2) Consolidation of European political bodies – the devastation caused by the Plague created a great deal of social turmoil in Europe, which allowed monarchs there to consolidate their political power (the natural reaction of people in times of crisis—witness 9/11)
II) Reconquista of the Iberian Peninsula – the ideology of the Reconquista contributed to the creation of a nationalist impulse, which also created the atmosphere conducive to expansionism in both Iberian countries.
A) Moorish Spain – the Iberian Peninsula (present day Spain and Portugal) was completely dominated by invaders from North Africa, known as the Moors. Moorish cultural practices (architecture, the sheltering of women, music—particularly the aud, the ancestor of today’s guitar) all have had a profound effect upon Spanish culture to this day.

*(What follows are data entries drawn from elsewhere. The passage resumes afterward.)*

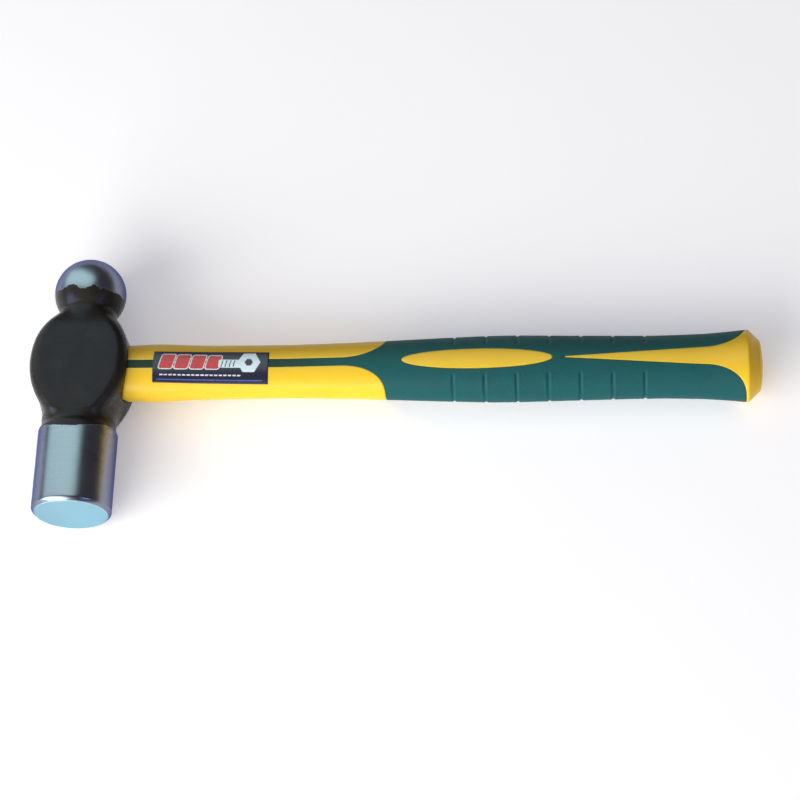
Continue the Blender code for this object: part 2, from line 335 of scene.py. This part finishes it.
def groove_depth(x, y):
    """Depth of the grip's grooves, with a slight lip on both sides of each."""
    near = min(abs(x - g) for g in GROOVES)
    if near > GROOVE_REACH:
        return 0.0
    rise = min(max((abs(y) - GROOVE_START) / GROOVE_FADE, 0.0), 1.0)
    rise = rise * rise * (3 - 2 * rise)
    lip_height, lip_middle, lip_width = GROOVE_LIP
    lip = lip_height * math.exp(-(((near - lip_middle) / lip_width) ** 2))
    return rise * (GROOVE_DEPTH * math.exp(-((near / GROOVE_WIDTH) ** 2)) - lip)


def handle_stations():
    """Ring positions along the handle: close together where the outline and the grooves need it."""
    xs = steps(24, 104, 2.0) + steps(104, 150, 0.8) + steps(150, 317.6, 1.2)
    xs += [g + d for g in GROOVES for d in (-1.7, -1.3, -0.9, -0.6, -0.3, 0, 0.3, 0.6, 0.9, 1.3, 1.7)]
    xs.sort()
    kept = [xs[0]]
    for x in xs[1:]:
        if x - kept[-1] > 0.24:
            kept.append(x)
    return kept


SEGMENTS = 168
TURNS = [2 * math.pi * (i + 0.5) / SEGMENTS for i in range(SEGMENTS)]


def oval(x, half_y, half_z):
    return [(x, half_y * math.cos(t), half_z * math.sin(t)) for t in TURNS]


def mark_field(bm, levels):
    """Stores each vertex's distance inside the rubber and cuts the mesh along the given distances."""
    field = bm.verts.layers.float.new("inside")
    for v in bm.verts:
        v[field] = rubber_distance(v.co.x, v.co.y) if v.co.x > SOCKET_END else FAR_OUTSIDE
    for level in levels:
        split_at(bm, field, level)
    return field


def surface_turn(co):
    half_y, half_z = handle_size(co.x)
    return math.atan2(co.z / half_z, co.y / half_y)


def make_jacket(look):
    """Plastic body with its tenon and bore; the seat under the rubber is sunk into the same surface."""
    edge, half_y, half_z = HANDLE[-1]
    rings = [oval(BORE_END, *BORE), oval(TENON_X[0], *BORE)]
    rings += [oval(TENON_X[0], TENON[0] - 0.6, TENON[1] - 0.6), oval(TENON_X[0] + 0.6, *TENON)]
    rings += [oval(x, *TENON) for x in steps(-16, TENON_X[1], 8)]
    rings += [oval(*SOCKET), oval(SOCKET_END, 13.3, 10.5)]
    for x in [SEAT_X[0], 23.4] + handle_stations():
        rings.append([handle_point(x, t) for t in TURNS])
    rings.append(oval(edge - 0.25, half_y - 0.04, half_z - 0.04))
    rings.append(oval(edge + 0.12, half_y - 0.22, half_z - 0.22))
    for drop in (0.55, 2.0, 3.4, BUTT_BEVEL - BUTT_SOFTEN):
        rings.append(oval(edge + drop, half_y - drop, half_z - drop))
    for dome in (0.1, 0.22, 0.4, 0.6, 0.78, 0.9, 0.97):
        x = edge + BUTT_BEVEL + (BUTT_X - edge - BUTT_BEVEL) * dome
        rings.append(oval(x, *handle_size(x)))
    rings.append([(BUTT_X, 0, 0)])
    bm = loft(rings)
    levels = [-SEAM - SEAM_ROUND, -SEAM - 0.1, -SEAM - 0.03, -SEAM, -SEAM + 0.05]
    field = mark_field(bm, levels)
    for v in bm.verts:
        in_bore = abs(v.co.y / BORE[0]) ** 2 + abs(v.co.z / BORE[1]) ** 2 < 1.02
        if in_bore or not SEAT_X[0] - 0.01 <= v.co.x <= SEAT_X[1]:
            continue
        inside = v[field]
        depth = GRIP_DEPTH + SEAT_CLEARANCE if inside > -SEAM + 0.04 else rounded_depth(-SEAM - inside)
        v.co = handle_point(v.co.x, surface_turn(v.co), depth)
    return piece("jacket_skin", bm, [look], "handle_jacket")


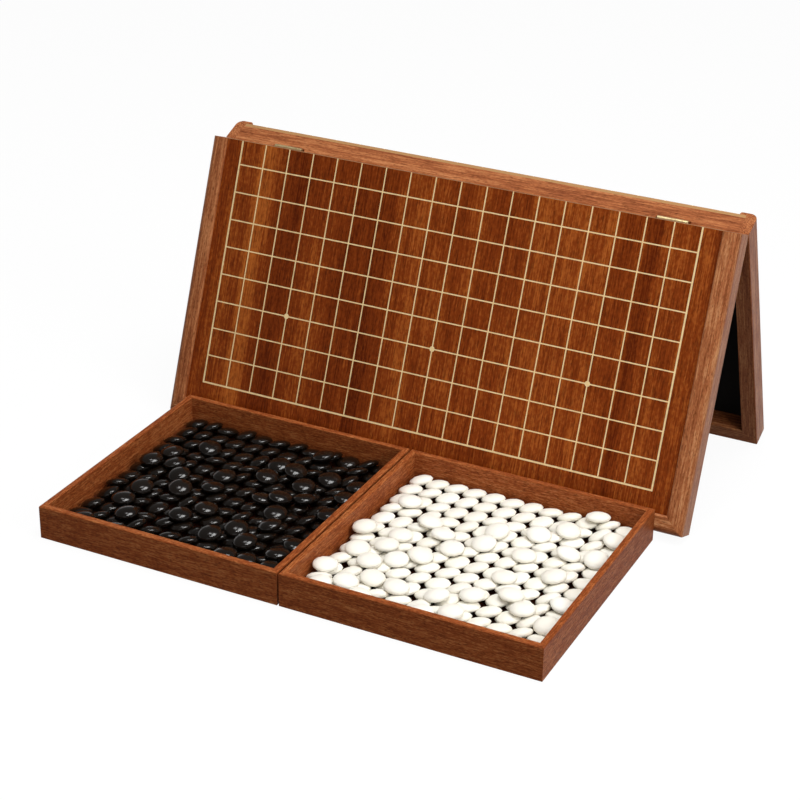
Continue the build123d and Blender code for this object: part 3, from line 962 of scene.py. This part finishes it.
@dataclass
class Studio:
    """White sweep, soft lamps and the camera at the photograph's viewpoint.

    The floor tone only bounces light. Seen or mirrored, the paper is white and keeps a small
    share of its shading, which shows the shadow. Mirrored rays find white near the horizon
    and a dim ceiling above it.
    """

    floor_side: float = 6.0
    floor_drop: float = 0.1 * MM
    floor_tone: str = "#62605e"
    shadow_share: float = 0.06
    ambient: float = 0.35
    ceiling: float = 0.14
    white_up_to: float = 0.08
    dim_from: float = 0.38
    lens_mm: float = 92.78
    sensor_mm: float = 36.0
    camera_place: tuple[float, float, float] = (0.62859, -1.29470, 0.79193)
    camera_yaw: float = 0.4574829
    camera_pitch: float = -0.4641603
    camera_roll: float = 0.0156287
    nearest_seen: float = 0.01
    farthest_seen: float = 50.0

    LAMPS = (
        Lamp("overhead_softbox", (0.3, 0.05, 1.6), (0.0, 0.0, 0.05), 0.65, 13.0),
        Lamp("right_softbox", (1.15, -0.45, 0.85), (0.0, 0.0, 0.1), 0.6, 8.4, mirrored=False),
        Lamp("front_softbox", (0.3, -2.0, 1.1), (0.0, 0.0, 0.1), 1.2, 2.0),
        Lamp("left_spot", (0.14, -0.62, 1.7), (0.0, -0.1, 0.0), 0.16, 2.2),
        Lamp("right_spot", (0.41, -0.49, 1.7), (0.0, -0.1, 0.0), 0.16, 2.2),
        Lamp("hinge_spot", (-0.45, 0.1, 1.7), (0.0, 0.1, 0.2), 0.3, 2.0),
    )

    def seen_share(self, tree: bpy.types.NodeTree) -> Socket:
        """Tell rays that show the white background: straight, mirrored or through glass.

        Args:
            tree: node tree of the floor or the world.

        Returns:
            One for such a ray and nought for any other.
        """
        path = add_node(tree, "LightPath")
        mirrored = add_node(tree, "Math", {0: path.outputs["Is Camera Ray"],
                                           1: path.outputs["Is Glossy Ray"]}, operation="MAXIMUM")
        return add_node(tree, "Math", {0: mirrored.outputs[0], 1: path.outputs["Is Transmission Ray"]},
                        operation="MAXIMUM").outputs[0]

    def lay_floor(self) -> None:
        """Lay a pale floor that looks white but keeps a part of the shadow."""
        shape = bmesh.new()
        bmesh.ops.create_grid(shape, x_segments=1, y_segments=1, size=self.floor_side / 2)
        bmesh.ops.translate(shape, vec=(0, 0, -self.floor_drop), verts=shape.verts)
        material = bpy.data.materials.new("matt_white_paper_sweep")
        tree = blank_tree(material)
        seen = self.seen_share(tree)
        paper = add_node(tree, "Mix", {0: seen, 6: linear(self.floor_tone), 7: (1, 1, 1, 1)},
                         data_type="RGBA")
        lit = add_node(tree, "BsdfDiffuse", {"Color": paper.outputs[2]})
        white = add_node(tree, "Emission", {"Color": (1, 1, 1, 1), "Strength": 1.0})
        share = add_node(tree, "Math", {0: seen, 1: 1 - self.shadow_share}, operation="MULTIPLY")
        mixed = add_node(tree, "MixShader", {0: share.outputs[0], 1: lit.outputs[0], 2: white.outputs[0]})
        add_node(tree, "OutputMaterial", {"Surface": mixed.outputs[0]})
        finished_piece(shape, "paper_sweep", material)

    def light_world(self) -> None:
        """White where it is seen and an even dim fill otherwise. Mirrored rays find a dim ceiling."""
        world = bpy.data.worlds.new("studio")
        bpy.context.scene.world = world
        tree = blank_tree(world)
        path = add_node(tree, "LightPath")
        direction = add_node(tree, "SeparateXYZ", {0: add_node(tree, "TexCoord").outputs["Generated"]})
        mirrored = add_node(tree, "MapRange", {
            "Value": direction.outputs["Z"], "From Min": self.white_up_to, "From Max": self.dim_from,
            "To Min": 1.0, "To Max": self.ceiling}, interpolation_type="SMOOTHSTEP")
        sweep = add_node(tree, "Mix", {0: path.outputs["Is Camera Ray"], 2: mirrored.outputs[0], 3: 1.0})
        strength = add_node(tree, "Mix", {0: self.seen_share(tree), 2: self.ambient, 3: sweep.outputs[0]})
        glow = add_node(tree, "Background", {"Color": (1, 1, 1, 1), "Strength": strength.outputs[0]})
        add_node(tree, "OutputWorld", {"Surface": glow.outputs[0]})

    def place_camera(self) -> None:
        """Set the camera where the photograph was taken from."""
        yaw, pitch, roll = self.camera_yaw, self.camera_pitch, self.camera_roll
        ahead = Vector((-math.sin(yaw) * math.cos(pitch), math.cos(yaw) * math.cos(pitch), math.sin(pitch)))
        level = Vector((math.cos(yaw), math.sin(yaw), 0))
        upright = level.cross(ahead)
        right = math.cos(roll) * level + math.sin(roll) * upright
        above = math.cos(roll) * upright - math.sin(roll) * level
        camera = bpy.data.cameras.new("photo_camera")
        camera.lens = self.lens_mm
        camera.sensor_width = self.sensor_mm
        camera.clip_start = self.nearest_seen
        camera.clip_end = self.farthest_seen
        holder = bpy.data.objects.new("photo_camera", camera)
        bpy.context.scene.collection.objects.link(holder)
        turn = Matrix((right, above, -ahead)).transposed().to_4x4()
        holder.matrix_world = Matrix.Translation(self.camera_place) @ turn
        bpy.context.scene.camera = holder

    def build(self) -> None:
        """Set up the whole studio."""
        self.lay_floor()
        self.light_world()
        for lamp in self.LAMPS:
            lamp.hang()
        self.place_camera()
        bpy.context.scene.view_settings.view_transform = "Standard"
        log.info("studio is lit")


def main() -> None:
    """Dress and build every piece in order."""
    logging.basicConfig(level=logging.INFO, format="%(name)s: %(message)s")
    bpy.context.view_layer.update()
    Studio().build()

    brass = BrassFinish().material()
    felt = FeltFinish().material()
    maple = InlayFinish().material()
    hinges = Hinges()
    hinges.dress_leaves(brass)
    for half in Half:
        board = BoardHalf(half)
        board.dress_wood()
        board.dress_inlay(maple)
        for piece in (board.line_with_felt(felt), hinges.drive_screws(board, brass)):
            log.info("built %s", piece.name)

    Tray("black_tray", 21.0).dress_wood()
    Tray("white_tray", 31.0).dress_wood()
    black_glass = GlassFinish("black_glass", base="#0d0906", shade="#170f09", roughness=0.15, shine=0.5)
    white_glass = GlassFinish("ivory_white_glass", base="#f7f4ea", shade="#efeadc", roughness=0.42,
                              shine=0.25)
    for heap in (StoneHeap("black_stones", "black_glass", black_glass),
                 StoneHeap("white_stones", "white_glass", white_glass)):
        log.info("built %s", heap.build().name)


if __name__ == "__main__":
    main()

B) Moorish Portugal – Portugal came under many of the same influences, but the Moors were in control for a much shorter period of time. Portugal became an independent monarchy early in the 15th century (the early 1400s).
1) Reconquista of Portugal – in 1350, the House of Aviz overcame the Moors, and consolidated their control over the area that makes up modern-day Portugal.
2) Invasion of Ceuta – in 1415, Portugal became the first European country since the Crusades to launch a successful invasion of Muslim held territory, when the army laid siege to the North African city (in present day Morocco) of Cueta. The ostensible reason for this is to extend the reach of Christianity; however, the Portuguese also know that Cueta is a large marketplace for trading gold and silver for spices from Asia. From intelligence gathered from sources in Cueta, the Portuguese learned of tales of gold beyond the great desert (the Sahara) in southern Africa.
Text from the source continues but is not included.